One more down, fewer to go! By taking the historic step of signing into law last week a repeal of the death penalty in Illinois, Gov. Patrick Quinn lent further momentum to efforts in other states across the country to abolish state-sanctioned killings.
Long plagued with flaws including the sentencing to death of 20 people who were later freed after being found to be innocent, racial bias, rampant legal errors and law enforcement, attorney and court misconduct and incompetence that besieged the capital prosecution system, Illinois' death penalty system had to go.
This latest addition to the abolition collective of states — joining most recent inductees, New Mexico in 2009 and New Jersey in 2007 — brings the total number of states who refuse to kill their own citizens to 16. (Note: the efforts to reinstate the death penalty in New Mexico and West Virginia have failed so far this year.)
Currently, strong abolition campaigns in Connecticut, Maryland and Montana may have further positive results for all people who care about justice.
Take Maryland for instance, where the state's House Judiciary Committee tomorrow will hold a hearing on a bill that would repeal the death penalty in the state. A similar bill has been introduced in the Maryland state Senate. Both bills enjoy strong bipartisan support, with the house bill having been introduced with 60 original cosponsors and the Senate bill with 20 original cosponsors. Repeal is supported by Gov. Martin O'Malley, and advocacy groups from across the political spectrum include the ACLU of Maryland, National Association for the Advancement of Colored People, Maryland Catholic Conference, Murder Victims Families for Human Rights, National Black Police Association and the Maryland League of Women Voters.
The current bill would replace the death penalty with a sentence of permanent imprisonment for a convicted murderer. Certainly locking a human being in a box away from family and society for the rest of their natural life is a sufficiently severe punishment for a killer. And if there ever is a mistake made, it can be fixed.

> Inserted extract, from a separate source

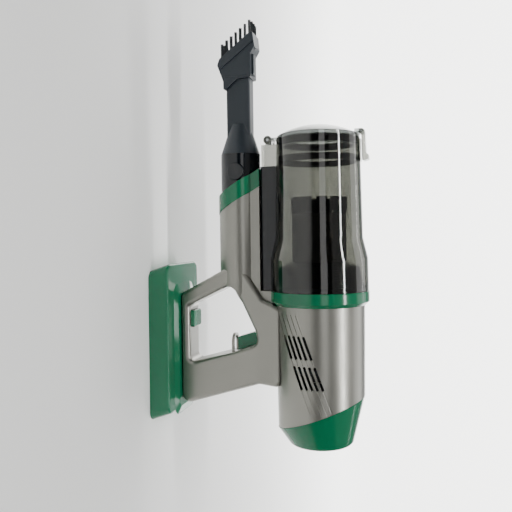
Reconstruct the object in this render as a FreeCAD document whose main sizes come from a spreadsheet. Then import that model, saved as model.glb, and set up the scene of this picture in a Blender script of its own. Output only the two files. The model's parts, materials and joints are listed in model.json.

Over the past 10 years, the murder rate in Maryland has been decreasing. The Maryland Commission on Capital Punishment found that the costs associated with cases in which a death sentence is sought are substantially higher than the costs associated with cases in which a sentence of life without the possibility of parole is sought. Just one prosecution resulting in the death penalty costs the state about $3 million, almost $2 million more per case than the life-without-parole alternative.
In 2008, legislators, the governor and advocates joined the commission in its conclusions that to reduce these unnecessary costs, eliminate racial bias, lessen the misery that capital prosecutions force victims' family members to endure and eliminate the risk that another innocent person may be convicted and sentenced to die, capital punishment in Maryland must be abolished.
As in Illinois, none of the flaws cited in the report have been remedied, so the choice remains repeal.
The commission also found that there is no persuasive evidence that the death penalty deters crime. In fact, numerous law enforcement agencies around the country have agreed with that finding for many years — statistics show that states with the death penalty continue to have the highest rates of violent crime.
And the system is racist. All five of Maryland's current death row prisoners were convicted of murdering white victims. The victims of all five men who have been executed since 1976 were also white. Yet 80 percent of Maryland murder victims are black.
Maryland also has the dubious honor of having the first DNA exoneree freed from a state's death row. In 1993, Kirk Bloodsworth, convicted of a rape and murder he didn't commit was exonerated. Repealing the death penalty would guarantee for all the people of Maryland that the state will no longer run the risk of executing innocent people.
The Maryland Commission on Capital Punishment found that despite the advance of forensic sciences, particularly DNA testing, the risk of execution of an innocent person remains a real possibility. No human system is foolproof — do we want to spend millions of taxpayer dollars per case and still not be 100 percent sure we got it right? A human system should have an alternative — permanent imprisonment is that alternative.
Maryland isn't the only state considering abolishing the death penalty. Abolition and repeal bills have been proposed so far this year in seven more state legislatures as well — Florida, Indiana, Kansas, Kentucky, Nebraska, Texas, and Washington. Other states considering moratorium/study commission bills include Kansas, Mississippi, Pennsylvania, Tennessee and Texas. Still other states are considering various ways to restrict the use of capital punishment, including Florida, Georgia, Kentucky, North Carolina, Pennsylvania and Tennessee. Contact the ACLU affiliates in these states to get involved.
As Dr. Martin Luther King Jr. said, "The arc of the moral universe is long, but it bends towards justice . . ." Justice got a tiny bit closer last week with the Illinois abolition success. Is Maryland next?